Task brief - Extract all lines in the data that contain the word "Blender".

─── Entries shown ───

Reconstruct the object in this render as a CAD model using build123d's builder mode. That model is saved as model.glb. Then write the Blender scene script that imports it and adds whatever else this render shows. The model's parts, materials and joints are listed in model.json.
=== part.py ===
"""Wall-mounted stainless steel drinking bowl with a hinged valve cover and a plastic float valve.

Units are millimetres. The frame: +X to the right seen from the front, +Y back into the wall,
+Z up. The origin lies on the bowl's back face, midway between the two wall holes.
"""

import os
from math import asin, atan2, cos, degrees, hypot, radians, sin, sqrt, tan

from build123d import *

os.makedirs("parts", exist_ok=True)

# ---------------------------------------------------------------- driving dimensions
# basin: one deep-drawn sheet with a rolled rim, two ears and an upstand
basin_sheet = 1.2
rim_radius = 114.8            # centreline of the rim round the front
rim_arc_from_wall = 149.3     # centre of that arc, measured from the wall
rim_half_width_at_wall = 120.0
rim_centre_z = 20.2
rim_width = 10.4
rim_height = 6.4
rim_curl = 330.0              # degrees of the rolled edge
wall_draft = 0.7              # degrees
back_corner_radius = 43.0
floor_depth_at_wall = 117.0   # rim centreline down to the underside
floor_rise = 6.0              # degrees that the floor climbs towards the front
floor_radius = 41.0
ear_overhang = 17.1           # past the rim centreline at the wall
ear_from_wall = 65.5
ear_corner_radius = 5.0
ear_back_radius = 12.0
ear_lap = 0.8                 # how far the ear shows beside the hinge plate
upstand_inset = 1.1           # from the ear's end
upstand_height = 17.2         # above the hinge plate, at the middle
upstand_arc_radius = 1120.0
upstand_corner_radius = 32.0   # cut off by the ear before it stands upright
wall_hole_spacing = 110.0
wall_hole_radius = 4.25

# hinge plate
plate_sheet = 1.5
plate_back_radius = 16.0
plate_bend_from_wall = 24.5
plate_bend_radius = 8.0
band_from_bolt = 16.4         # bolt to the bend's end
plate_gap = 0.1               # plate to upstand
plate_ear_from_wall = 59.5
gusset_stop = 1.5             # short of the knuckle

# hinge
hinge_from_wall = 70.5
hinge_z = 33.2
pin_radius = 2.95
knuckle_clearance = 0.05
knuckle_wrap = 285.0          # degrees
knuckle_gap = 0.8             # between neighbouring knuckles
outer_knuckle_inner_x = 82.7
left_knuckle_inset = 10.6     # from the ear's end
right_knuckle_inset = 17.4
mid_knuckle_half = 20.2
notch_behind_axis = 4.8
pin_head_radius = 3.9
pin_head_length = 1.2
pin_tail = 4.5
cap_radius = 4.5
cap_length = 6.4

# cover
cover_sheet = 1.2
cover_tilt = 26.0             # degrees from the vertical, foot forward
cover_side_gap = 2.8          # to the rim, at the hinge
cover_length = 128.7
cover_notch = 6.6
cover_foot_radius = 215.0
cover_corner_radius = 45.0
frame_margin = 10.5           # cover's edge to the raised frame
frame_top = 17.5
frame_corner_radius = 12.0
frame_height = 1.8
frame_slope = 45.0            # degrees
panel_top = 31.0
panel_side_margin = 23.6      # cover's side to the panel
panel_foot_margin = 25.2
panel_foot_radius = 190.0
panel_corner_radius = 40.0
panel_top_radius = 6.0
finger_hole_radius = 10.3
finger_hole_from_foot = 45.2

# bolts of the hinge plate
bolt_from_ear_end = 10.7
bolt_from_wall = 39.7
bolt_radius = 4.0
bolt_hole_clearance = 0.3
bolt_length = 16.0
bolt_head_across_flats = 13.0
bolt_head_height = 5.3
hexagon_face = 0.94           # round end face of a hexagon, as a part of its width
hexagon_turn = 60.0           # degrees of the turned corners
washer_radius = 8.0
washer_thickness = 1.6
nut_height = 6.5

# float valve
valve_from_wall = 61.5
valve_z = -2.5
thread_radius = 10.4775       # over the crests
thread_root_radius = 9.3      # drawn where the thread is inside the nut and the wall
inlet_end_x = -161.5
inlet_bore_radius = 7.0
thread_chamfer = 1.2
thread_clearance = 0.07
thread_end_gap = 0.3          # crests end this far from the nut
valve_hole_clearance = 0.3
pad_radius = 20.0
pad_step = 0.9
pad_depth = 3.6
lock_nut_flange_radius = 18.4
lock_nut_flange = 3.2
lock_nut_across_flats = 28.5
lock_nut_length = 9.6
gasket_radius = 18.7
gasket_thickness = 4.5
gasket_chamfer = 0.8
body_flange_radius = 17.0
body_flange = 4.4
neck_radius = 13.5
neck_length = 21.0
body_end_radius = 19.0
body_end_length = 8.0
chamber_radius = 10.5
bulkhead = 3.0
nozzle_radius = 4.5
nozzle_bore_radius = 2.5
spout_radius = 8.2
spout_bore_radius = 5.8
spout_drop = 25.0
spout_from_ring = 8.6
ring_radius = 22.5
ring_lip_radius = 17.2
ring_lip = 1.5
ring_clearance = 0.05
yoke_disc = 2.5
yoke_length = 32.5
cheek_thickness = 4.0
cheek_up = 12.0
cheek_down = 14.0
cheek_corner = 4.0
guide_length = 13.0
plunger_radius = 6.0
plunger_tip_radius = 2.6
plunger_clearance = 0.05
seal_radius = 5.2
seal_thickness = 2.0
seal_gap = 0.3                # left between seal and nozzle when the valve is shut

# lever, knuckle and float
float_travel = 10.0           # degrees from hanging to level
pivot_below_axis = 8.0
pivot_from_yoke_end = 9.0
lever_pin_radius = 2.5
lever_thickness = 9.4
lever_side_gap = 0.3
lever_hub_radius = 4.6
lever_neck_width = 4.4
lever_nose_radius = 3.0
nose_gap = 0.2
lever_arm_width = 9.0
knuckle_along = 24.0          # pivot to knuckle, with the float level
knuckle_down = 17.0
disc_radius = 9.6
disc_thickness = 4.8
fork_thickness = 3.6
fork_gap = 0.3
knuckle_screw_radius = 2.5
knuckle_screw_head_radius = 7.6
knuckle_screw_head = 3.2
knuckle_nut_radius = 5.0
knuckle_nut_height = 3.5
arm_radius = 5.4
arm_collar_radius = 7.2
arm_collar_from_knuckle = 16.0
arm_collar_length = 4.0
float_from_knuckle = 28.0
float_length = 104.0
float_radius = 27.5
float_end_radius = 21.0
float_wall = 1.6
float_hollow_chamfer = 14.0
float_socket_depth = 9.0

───
─── Entries shown ───

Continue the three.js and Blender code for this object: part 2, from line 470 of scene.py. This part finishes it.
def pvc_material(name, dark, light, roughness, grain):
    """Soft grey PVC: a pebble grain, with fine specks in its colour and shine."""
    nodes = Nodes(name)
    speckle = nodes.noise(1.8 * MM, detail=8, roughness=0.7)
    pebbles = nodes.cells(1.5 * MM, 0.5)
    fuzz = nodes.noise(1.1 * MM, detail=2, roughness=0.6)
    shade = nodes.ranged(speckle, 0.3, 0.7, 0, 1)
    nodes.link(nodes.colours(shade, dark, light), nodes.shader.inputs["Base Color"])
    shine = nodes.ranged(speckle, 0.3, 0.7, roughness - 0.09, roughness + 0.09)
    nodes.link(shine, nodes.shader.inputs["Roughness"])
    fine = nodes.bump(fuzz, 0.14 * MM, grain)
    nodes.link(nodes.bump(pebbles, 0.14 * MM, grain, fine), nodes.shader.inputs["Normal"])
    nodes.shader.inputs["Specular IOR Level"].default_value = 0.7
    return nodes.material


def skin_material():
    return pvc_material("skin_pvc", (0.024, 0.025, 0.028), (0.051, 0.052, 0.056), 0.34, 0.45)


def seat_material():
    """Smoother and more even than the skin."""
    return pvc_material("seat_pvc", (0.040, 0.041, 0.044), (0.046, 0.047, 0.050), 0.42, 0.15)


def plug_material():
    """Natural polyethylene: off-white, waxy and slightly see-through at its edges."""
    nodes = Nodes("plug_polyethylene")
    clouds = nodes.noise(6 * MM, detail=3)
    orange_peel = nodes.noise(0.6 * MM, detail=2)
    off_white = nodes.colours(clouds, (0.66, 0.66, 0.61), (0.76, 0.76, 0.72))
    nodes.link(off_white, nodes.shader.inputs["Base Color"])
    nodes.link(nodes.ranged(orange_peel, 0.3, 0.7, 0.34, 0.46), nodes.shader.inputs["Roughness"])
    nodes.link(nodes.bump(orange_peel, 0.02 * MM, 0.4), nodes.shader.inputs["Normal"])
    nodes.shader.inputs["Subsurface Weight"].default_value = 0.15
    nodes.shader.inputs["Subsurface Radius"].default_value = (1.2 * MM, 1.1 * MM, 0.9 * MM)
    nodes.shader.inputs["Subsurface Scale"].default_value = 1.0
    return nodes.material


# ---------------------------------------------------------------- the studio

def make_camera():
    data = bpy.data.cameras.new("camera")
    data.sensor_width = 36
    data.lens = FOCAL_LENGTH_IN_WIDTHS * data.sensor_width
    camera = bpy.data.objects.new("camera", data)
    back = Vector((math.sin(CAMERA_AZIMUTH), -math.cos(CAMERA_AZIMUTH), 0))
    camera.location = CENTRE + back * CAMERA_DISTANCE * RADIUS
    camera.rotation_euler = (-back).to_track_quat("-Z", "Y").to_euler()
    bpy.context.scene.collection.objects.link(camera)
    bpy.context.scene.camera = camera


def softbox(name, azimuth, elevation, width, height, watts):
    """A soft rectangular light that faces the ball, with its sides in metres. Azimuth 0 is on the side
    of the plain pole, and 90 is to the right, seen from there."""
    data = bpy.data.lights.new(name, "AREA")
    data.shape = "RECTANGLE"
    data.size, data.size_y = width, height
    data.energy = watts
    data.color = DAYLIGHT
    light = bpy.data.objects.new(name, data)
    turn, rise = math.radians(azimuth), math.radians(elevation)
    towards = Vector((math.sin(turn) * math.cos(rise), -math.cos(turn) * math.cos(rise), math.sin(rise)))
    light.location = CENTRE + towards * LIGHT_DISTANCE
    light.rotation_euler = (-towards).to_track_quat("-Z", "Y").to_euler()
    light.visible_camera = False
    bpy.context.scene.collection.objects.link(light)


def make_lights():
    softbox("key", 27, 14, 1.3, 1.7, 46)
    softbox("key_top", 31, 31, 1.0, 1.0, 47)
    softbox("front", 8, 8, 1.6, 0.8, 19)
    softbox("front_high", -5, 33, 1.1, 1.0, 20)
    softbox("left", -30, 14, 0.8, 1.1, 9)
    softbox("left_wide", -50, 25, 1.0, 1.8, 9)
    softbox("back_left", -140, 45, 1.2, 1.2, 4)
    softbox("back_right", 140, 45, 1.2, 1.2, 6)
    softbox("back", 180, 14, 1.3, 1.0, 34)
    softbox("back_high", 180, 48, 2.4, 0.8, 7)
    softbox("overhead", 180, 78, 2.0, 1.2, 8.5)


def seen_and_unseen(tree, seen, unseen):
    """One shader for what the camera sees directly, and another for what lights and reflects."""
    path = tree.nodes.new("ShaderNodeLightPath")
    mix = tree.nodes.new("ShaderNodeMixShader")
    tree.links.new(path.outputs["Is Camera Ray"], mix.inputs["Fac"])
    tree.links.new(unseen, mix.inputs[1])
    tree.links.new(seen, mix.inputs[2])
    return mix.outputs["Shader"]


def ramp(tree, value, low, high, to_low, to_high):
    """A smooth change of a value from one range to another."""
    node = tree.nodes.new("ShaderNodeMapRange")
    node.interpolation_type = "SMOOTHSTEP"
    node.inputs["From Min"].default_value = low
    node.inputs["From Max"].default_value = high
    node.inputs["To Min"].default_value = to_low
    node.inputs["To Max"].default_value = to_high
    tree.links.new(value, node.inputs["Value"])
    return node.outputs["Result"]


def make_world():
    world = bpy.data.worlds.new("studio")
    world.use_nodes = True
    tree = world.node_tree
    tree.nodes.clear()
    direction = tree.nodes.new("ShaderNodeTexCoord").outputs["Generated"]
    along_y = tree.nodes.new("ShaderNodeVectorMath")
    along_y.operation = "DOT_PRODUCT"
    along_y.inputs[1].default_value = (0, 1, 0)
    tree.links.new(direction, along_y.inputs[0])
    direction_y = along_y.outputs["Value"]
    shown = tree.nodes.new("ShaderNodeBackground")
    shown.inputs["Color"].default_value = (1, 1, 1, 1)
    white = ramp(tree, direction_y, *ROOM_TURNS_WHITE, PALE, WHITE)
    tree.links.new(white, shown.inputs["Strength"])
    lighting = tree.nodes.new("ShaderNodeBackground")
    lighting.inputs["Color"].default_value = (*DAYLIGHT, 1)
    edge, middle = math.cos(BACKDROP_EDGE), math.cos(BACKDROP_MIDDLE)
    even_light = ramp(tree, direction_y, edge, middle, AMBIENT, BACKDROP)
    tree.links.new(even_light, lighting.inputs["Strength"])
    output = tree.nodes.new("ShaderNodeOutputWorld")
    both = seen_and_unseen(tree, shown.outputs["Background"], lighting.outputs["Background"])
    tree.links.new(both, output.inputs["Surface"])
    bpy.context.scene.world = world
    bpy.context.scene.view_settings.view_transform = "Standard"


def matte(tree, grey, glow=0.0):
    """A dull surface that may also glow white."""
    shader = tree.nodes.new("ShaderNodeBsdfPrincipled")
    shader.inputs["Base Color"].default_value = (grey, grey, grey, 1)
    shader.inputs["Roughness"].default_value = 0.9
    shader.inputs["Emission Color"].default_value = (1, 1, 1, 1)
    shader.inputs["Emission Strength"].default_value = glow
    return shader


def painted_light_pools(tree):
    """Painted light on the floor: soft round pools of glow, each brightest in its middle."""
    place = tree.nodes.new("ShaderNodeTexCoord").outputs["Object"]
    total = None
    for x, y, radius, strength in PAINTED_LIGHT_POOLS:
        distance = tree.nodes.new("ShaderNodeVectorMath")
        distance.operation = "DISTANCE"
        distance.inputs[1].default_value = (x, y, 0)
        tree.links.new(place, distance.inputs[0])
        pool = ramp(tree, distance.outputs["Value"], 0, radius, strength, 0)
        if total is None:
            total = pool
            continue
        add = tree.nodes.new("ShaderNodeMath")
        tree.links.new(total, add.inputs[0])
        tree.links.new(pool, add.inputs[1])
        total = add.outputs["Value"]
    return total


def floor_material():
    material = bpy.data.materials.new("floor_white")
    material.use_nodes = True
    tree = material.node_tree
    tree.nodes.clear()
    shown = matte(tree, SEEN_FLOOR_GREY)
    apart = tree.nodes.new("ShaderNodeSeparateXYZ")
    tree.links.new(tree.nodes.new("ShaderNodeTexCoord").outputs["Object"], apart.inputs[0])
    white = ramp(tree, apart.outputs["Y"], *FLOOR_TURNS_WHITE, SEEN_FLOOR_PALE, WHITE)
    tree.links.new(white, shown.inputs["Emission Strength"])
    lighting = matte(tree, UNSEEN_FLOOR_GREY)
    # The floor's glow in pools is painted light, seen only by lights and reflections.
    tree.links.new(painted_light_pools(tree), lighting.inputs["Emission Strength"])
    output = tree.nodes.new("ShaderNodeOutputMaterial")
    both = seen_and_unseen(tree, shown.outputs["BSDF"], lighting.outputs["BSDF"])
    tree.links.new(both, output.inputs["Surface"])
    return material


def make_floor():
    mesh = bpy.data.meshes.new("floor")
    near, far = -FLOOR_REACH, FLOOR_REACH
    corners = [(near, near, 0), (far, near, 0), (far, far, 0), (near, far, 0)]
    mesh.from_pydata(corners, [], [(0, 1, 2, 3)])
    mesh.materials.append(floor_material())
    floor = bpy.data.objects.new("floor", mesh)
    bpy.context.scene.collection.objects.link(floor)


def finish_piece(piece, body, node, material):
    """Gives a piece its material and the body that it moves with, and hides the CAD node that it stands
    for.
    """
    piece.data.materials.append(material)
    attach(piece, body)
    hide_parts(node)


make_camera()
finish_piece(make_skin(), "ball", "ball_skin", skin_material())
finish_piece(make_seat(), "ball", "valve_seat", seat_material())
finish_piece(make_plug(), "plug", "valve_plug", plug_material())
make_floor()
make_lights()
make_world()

───
─── Entries shown ───

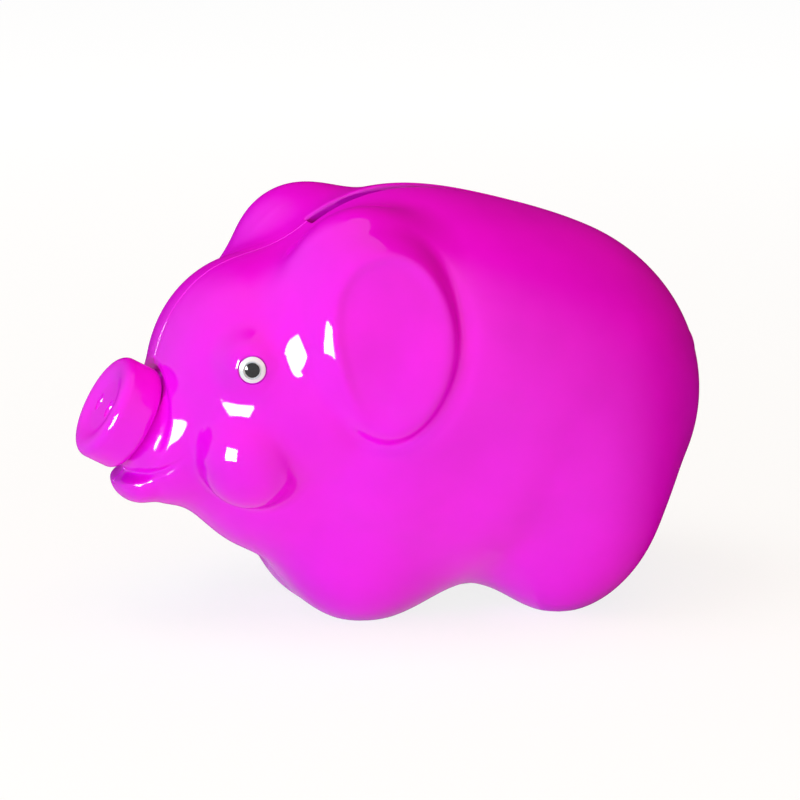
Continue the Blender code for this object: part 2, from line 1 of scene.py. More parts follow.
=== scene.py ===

───

Solution for this problem -
Reconstruct the object in this render as a CAD model using build123d's builder mode. That model is saved as model.glb. Then write the Blender scene script that imports it and adds whatever else this render shows. The model's parts, materials and joints are listed in model.json.
Continue the three.js and Blender code for this object: part 2, from line 470 of scene.py. This part finishes it.
Continue the Blender code for this object: part 2, from line 1 of scene.py. More parts follow.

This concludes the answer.